Interesting post (via Fark Geek) from the Smithsonian on a 1908 article that half guessed-right (airships) and half guessed-wrong (airplanes) on the essential uselessness of lighter and heavier than air flight; comments there led to this Scientific American post from last year that essentially argues that alternate universes are effectively impossible*. It’s mostly of interest because it involves lighter than air flight – which people seem to like just having around, for some reason – but it’s also interesting to see how badly you can mess up predictions when you don’t extrapolate from current trends correctly. From the 1908 article:
It is said that the leading military nations are vying with each other at the present time in the development of military air-ships, but this does not prove that these structures can be made practically useful in the serious business of actual warfare… Of all the apparatus ever proposed for use on the battle-field, a flying-machine is beyond all question the most vulnerable. It offers an ideal mark to the bullets of the enemy. Its limitations of weight forbid its protection by any sort of armor. Had the flying-machine been developed forty or fifty years ago, when projectiles were limited to small velocities and short ranges, it might have performed some service in observing the enemy’s forces; but with modern infantry rifles discharging projectiles with an initial velocity of 2,700 feet per second, and with light artillery fitted to discharge a perfect hail-storm of bullets having equal velocity and range, the rise of an air-ship at any point within several miles of a hostile army would be merely the signal for its immediate destruction.

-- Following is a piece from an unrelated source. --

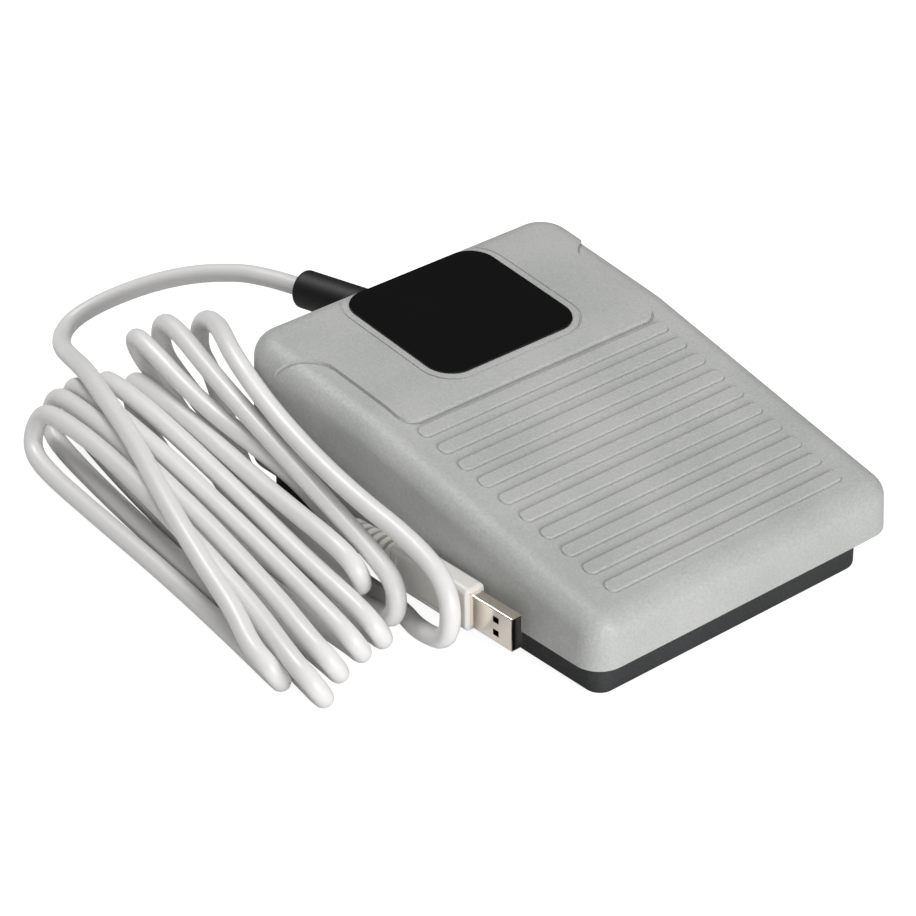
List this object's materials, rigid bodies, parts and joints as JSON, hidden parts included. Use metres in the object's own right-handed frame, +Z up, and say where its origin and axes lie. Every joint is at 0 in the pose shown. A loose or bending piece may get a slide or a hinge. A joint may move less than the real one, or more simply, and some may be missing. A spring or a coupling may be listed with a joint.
{
  "type": "usb foot pedal switch",
  "caption": "Foot pedal switch: a grey rocking cover on a dark tray, over a spring-returned micro switch, with a coiled cable to a plug.",
  "frame": {"origin": "centre of the pedal's footprint on the floor, without the cable and plug", "axes": "+Z up; +Y from the low toe end towards the heel end, where the hinge and the cable are; +X to the right seen from the toe end"},
  "size_m": [0.2084, 0.2943, 0.0626],
  "materials": {
    "cover": "light grey moulded plastic with a fine grain",
    "label": "black satin plate, bare",
    "tray": "charcoal moulded plastic with a fine grain",
    "steel": "bright drawn steel",
    "spring_steel": "drawn spring wire",
    "switch_black": "black thermoset moulding",
    "switch_red": "red moulded button",
    "silver_plate": "silver plated brass",
    "board_green": "green lacquered board",
    "chip_black": "black epoxy package",
    "crystal_can": "drawn tin-plated can",
    "header_white": "natural nylon housing",
    "component_mix": "small board parts",
    "wire_red": "thin insulated wire",
    "wire_mix": "thin insulated cores",
    "cable_grey": "off-white soft cable sheath",
    "boot_black": "black flexible moulding",
    "foot_rubber": "black rubber",
    "plug_grey": "off-white moulded grip",
    "plug_nickel": "bright nickel plated shell",
    "plug_insert": "white moulded insert",
    "gold_plate": "gold plated springs"
  },
  "bodies": {
    "base": {"base_tray": "tray", "hinge_pin": "steel", "hinge_pin_clips": "steel", "return_spring_left": "spring_steel", "return_spring_right": "spring_steel", "micro_switch_case": "switch_black", "micro_switch_terminals": "silver_plate", "micro_switch_screws": "steel", "circuit_board": "board_green", "controller_chip": "chip_black", "crystal": "crystal_can", "board_headers": "header_white", "board_components": "component_mix", "board_screws": "steel", "switch_wires": "wire_red", "usb_conductors": "wire_mix", "cable_inner": "cable_grey", "cable_clamp": "tray", "cable_clamp_screws": "steel", "strain_relief_boot": "boot_black", "rubber_feet": "foot_rubber", "stop_buffers": "foot_rubber", "cable_lead": "cable_grey", "cable_coil": "cable_grey", "cable_tail": "cable_grey", "plug_relief": "plug_grey", "plug_overmould": "plug_grey", "plug_shell": "plug_nickel", "plug_insulator": "plug_insert", "plug_contacts": "gold_plate"},
    "pedal": {"pedal_cover": "cover", "label_plate": "label"},
    "switch_lever": {"micro_switch_lever": "steel"},
    "switch_plunger": {"micro_switch_plunger": "switch_red"}
  },
  "joints": [
    {"name": "pedal_hinge", "type": "hinge", "parent": "base", "child": "pedal", "pos_m": [0, 0.07, 0.026], "axis": [1, 0, 0], "range_deg": [0, 3], "stiffness_Nm_per_rad": 12, "springref_deg": -4.58, "deforming": ["return_spring_left", "return_spring_right"]},
    {"name": "switch_lever_hinge", "type": "hinge", "parent": "base", "child": "switch_lever", "pos_m": [0, 0.0125, 0.0281], "axis": [1, 0, 0], "range_deg": [0, 9]},
    {"name": "switch_plunger_slide", "type": "slide", "parent": "base", "child": "switch_plunger", "axis": [0, 0, -1], "range_m": [0, 0.0011]}
  ],
  "couplings": [
    {"joint": "switch_lever_hinge", "follows": "pedal_hinge", "ratio": 2.769},
    {"joint": "switch_plunger_slide", "follows": "pedal_hinge", "m_per_rad": 0.01967}
  ]
}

I believe that they’re including airplanes in that discussion (although the Germans used Zeppelins effectively in the realm of naval reconnaissance in WWI**); and it’s quite true: a 1908 or 1909 airplane would have been a flying, spastic duck in the Western Front of 1915. Which is why people built better airplanes in the meantime. Easy to mock, except that we do the same thing; ever notice that all the old predictions of 2012 had more flying cars and spaceships, and a hell of a lot less in the way of ubiquitous computer processors? Yeah, there’s a reason for that: we mostly all guessed wrong about technological trends, too. And we’re probably going to keep doing that as well.
So it goes.
Moe Lane
*To quote from Ken Hite’s indispensable Suppressed Transmission 2: The Second Broadcast (“An Alternate-Historical Alphabet”)
Z is for Zeppelin
All Change Points (q.v.), from Xerxes (q.v.) to the last presidential election, create worlds with clean, efficient Zeppelin traffic. Changing history may produce Zeppelins as an inevitable by-product, much as bombarding uranium produces gamma rays. Often, the quickest way to tell if you are in an Alternate History is to look up, rather than at a newspaper or encyclopedia. From this premise, it is not outside the realm of Plausibility (q.v.) that our history between 1900 and 1936 was, in fact, an Alternate History. It would, at least, explain a lot.

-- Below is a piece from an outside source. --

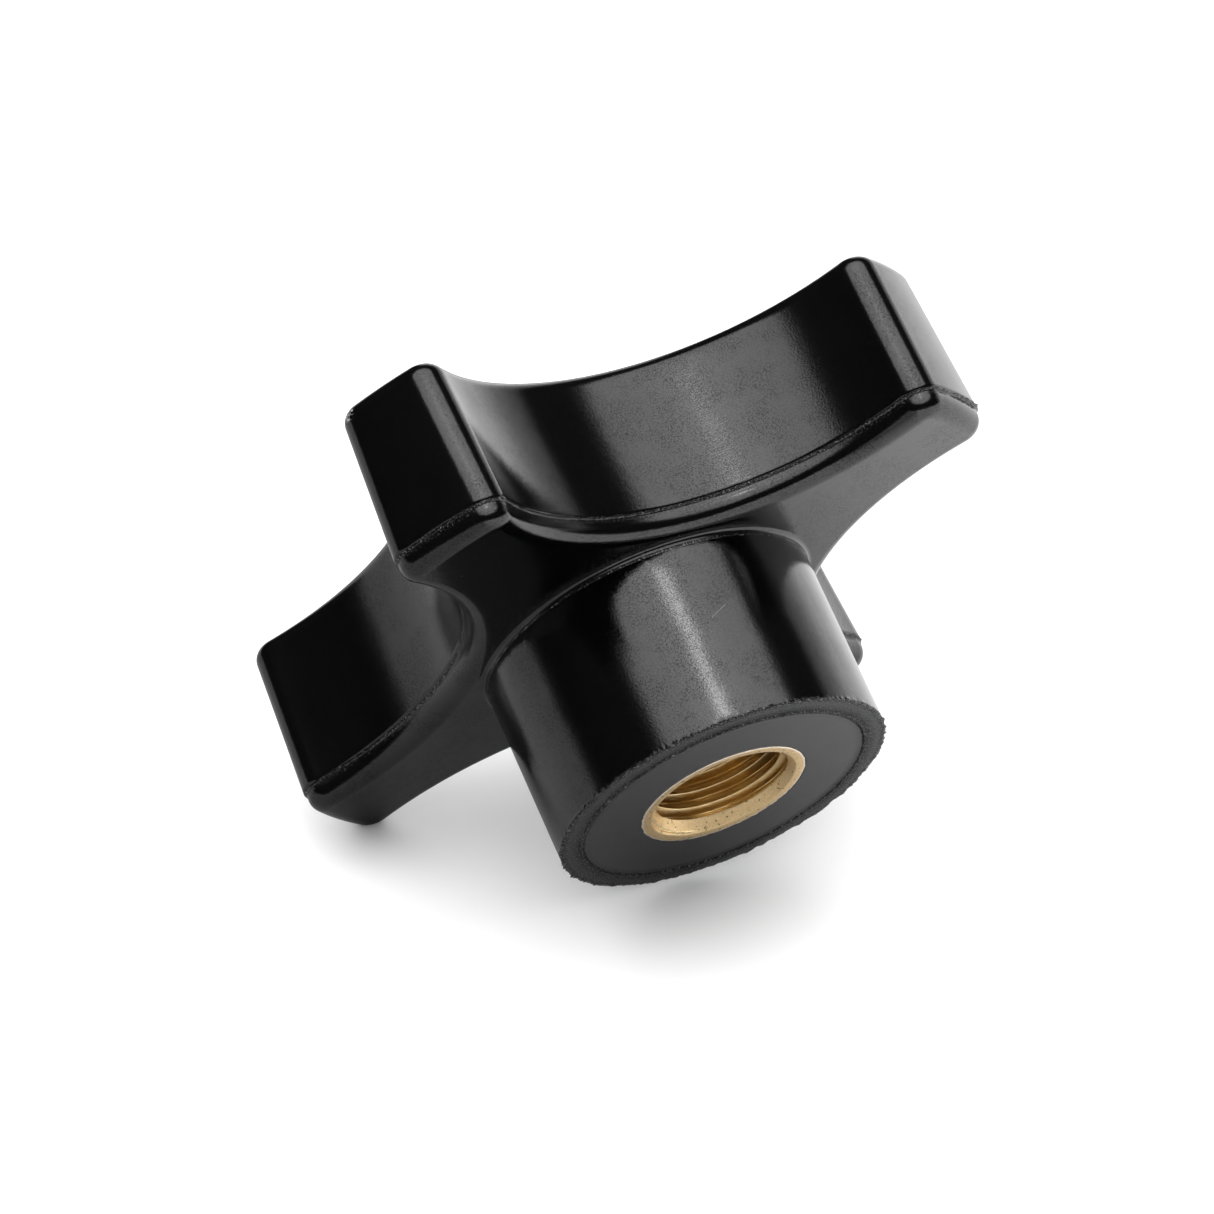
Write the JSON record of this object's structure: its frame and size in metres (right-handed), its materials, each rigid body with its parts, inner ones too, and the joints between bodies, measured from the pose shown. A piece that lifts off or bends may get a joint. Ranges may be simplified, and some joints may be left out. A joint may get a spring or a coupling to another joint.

Thus: no practical Zeppelin traffic possible, no alternate universe theory to explain quantum mechanics. Pretty straightforward.

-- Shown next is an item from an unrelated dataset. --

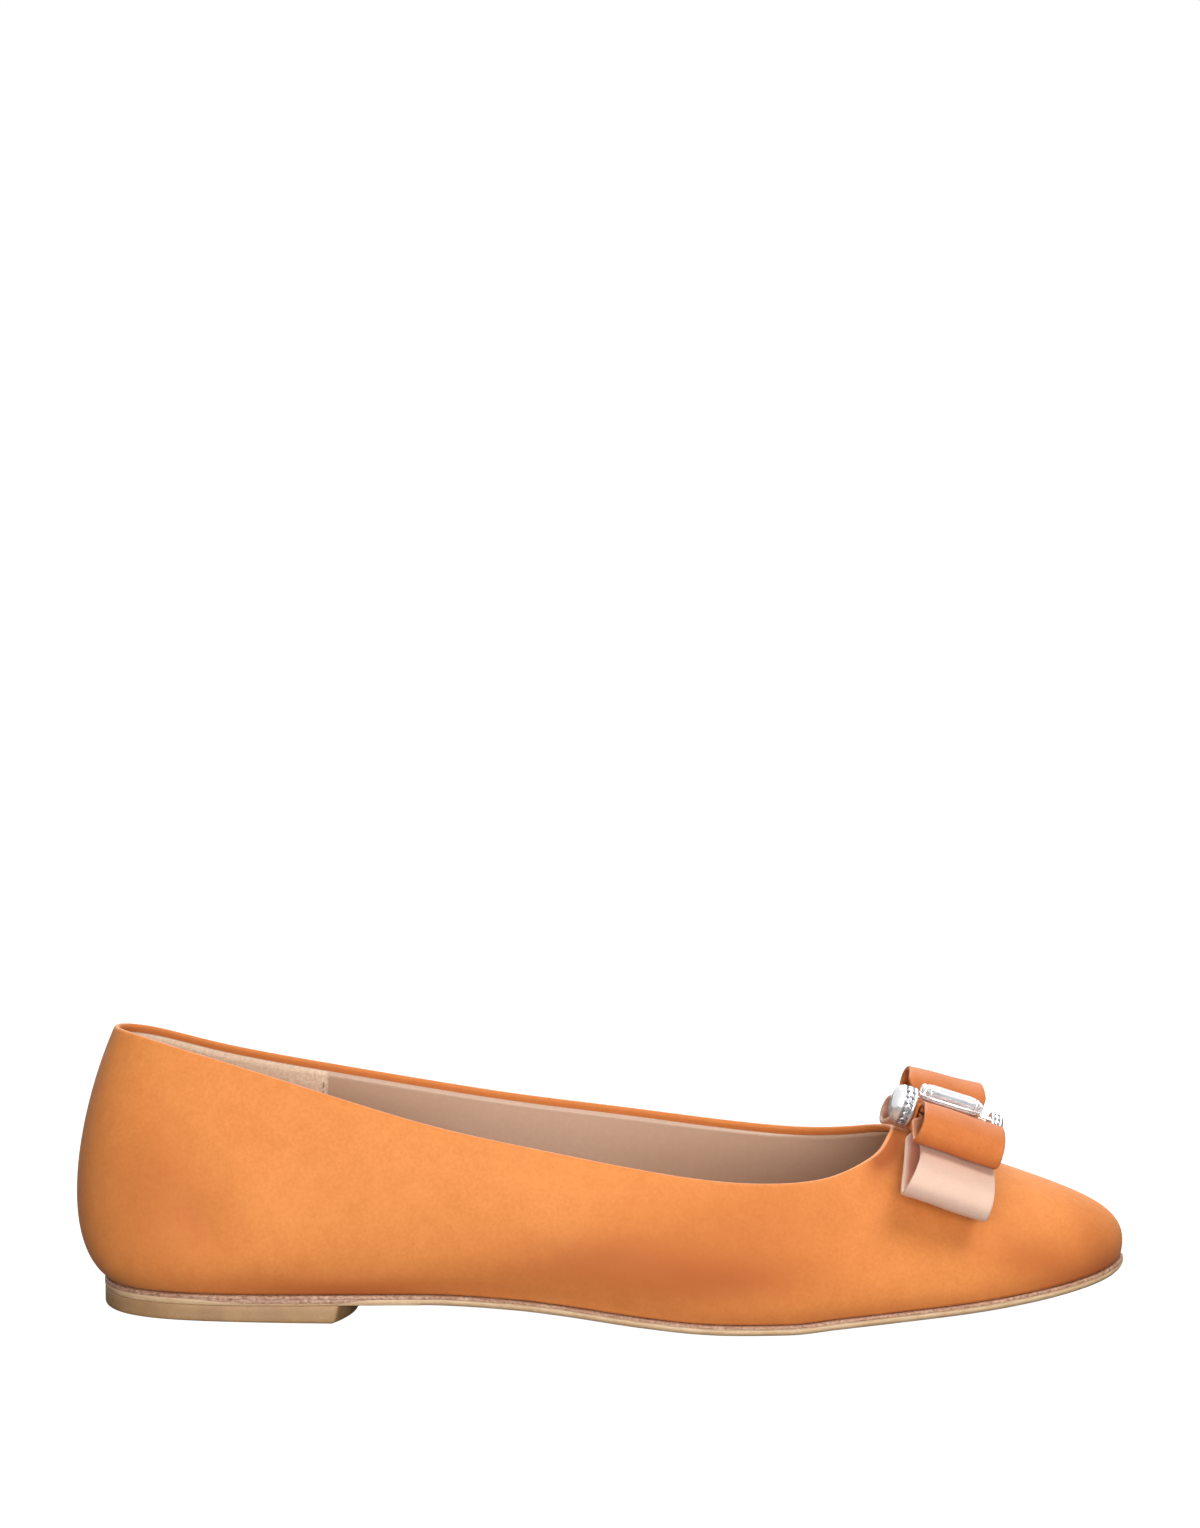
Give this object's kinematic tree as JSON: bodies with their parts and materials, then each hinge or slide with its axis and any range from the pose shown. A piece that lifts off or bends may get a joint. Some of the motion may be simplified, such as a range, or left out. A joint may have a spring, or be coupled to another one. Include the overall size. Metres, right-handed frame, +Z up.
{
  "type": "ballet flat",
  "caption": "Satin ballet flat with a thin leather sole, low heel block, two-ribbon bow and a jewelled brooch on the vamp.",
  "frame": {"origin": "on the floor under the middle of the shoe's bounding box", "axes": "+X towards the toe, +Y towards the inner side of the foot, +Z up"},
  "size_m": [0.2506, 0.0776, 0.0659],
  "materials": {
    "satin": "satin weave with a broad soft shine",
    "pink_ribbon": "satin ribbon, pale pink",
    "sole_leather": "smooth vegetable-tanned, burnished edge",
    "heel_leather": "stacked, sanded and waxed",
    "sock_leather": "matt, soft",
    "brooch_metal": "polished silver-coloured metal",
    "cut_stone": "clear, faceted"
  },
  "bodies": {
    "root": {"upper": "satin", "outsole": "sole_leather", "heel_block": "heel_leather", "insole": "sock_leather", "bow_satin": "satin", "bow_pink": "pink_ribbon", "bow_knot": "satin", "brooch_cap_heel": "brooch_metal", "brooch_cap_toe": "brooch_metal", "brooch_setting": "brooch_metal", "brooch_stone": "cut_stone"}
  },
  "joints": []
}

**Or so Wikipedia tells me. I knew that the bombing campaigns didn’t work out all that well for Germany, but I was curious if they got some other use out of them.
I used to have a book on space and space flight, co-written by (IIRC) Isaac Asimov back in the late 1940’s. It did all the normal things about how we could build space stations, colonize the Moon, et cetera… ande it also had a section explaining that space combat was purely impossible.
See, if you aimed a bullet or a rocket at an enemy spaceship, it wouldn’t be there when the warhead arrived, so those were out. Energy weapons were quite impossible: if a “energy beam” was powerful enough to burn through an enemy’s hull, it would have to be even hotter at its point of emission (to compensate for energy loss over the course of its travel to the target) and would therefore have been hot enough to melt its emitter as soon as it was generated.
Take that, science fiction fans!
I’ve seen an update about “energy beams” being impossible. The problem is that while lasers are pretty efficient at getting energy from the point of emission to the target, they take a lot of energy to generate, so there’s a whole lot of waste heat to dispose of within the spaceship firing the laser. However, that problem doesn’t really apply to guided missiles.
Baron Klaus Wulfenbach is going to be severely annoyed with that piece.
A.- They weren’t talking about the energy source, they specifically said that the “ray projector” would itself melt.
And IIRC (it’s been over half my life ago) their take on guided weapons was that no guidance system you could fit into a missile would be as smart as a ship’s pilot.
Steve den Beste had a fascinating conversation on the topic of space warfate, many years ago. It’s probably still in the archives of USS Clueless, his old site.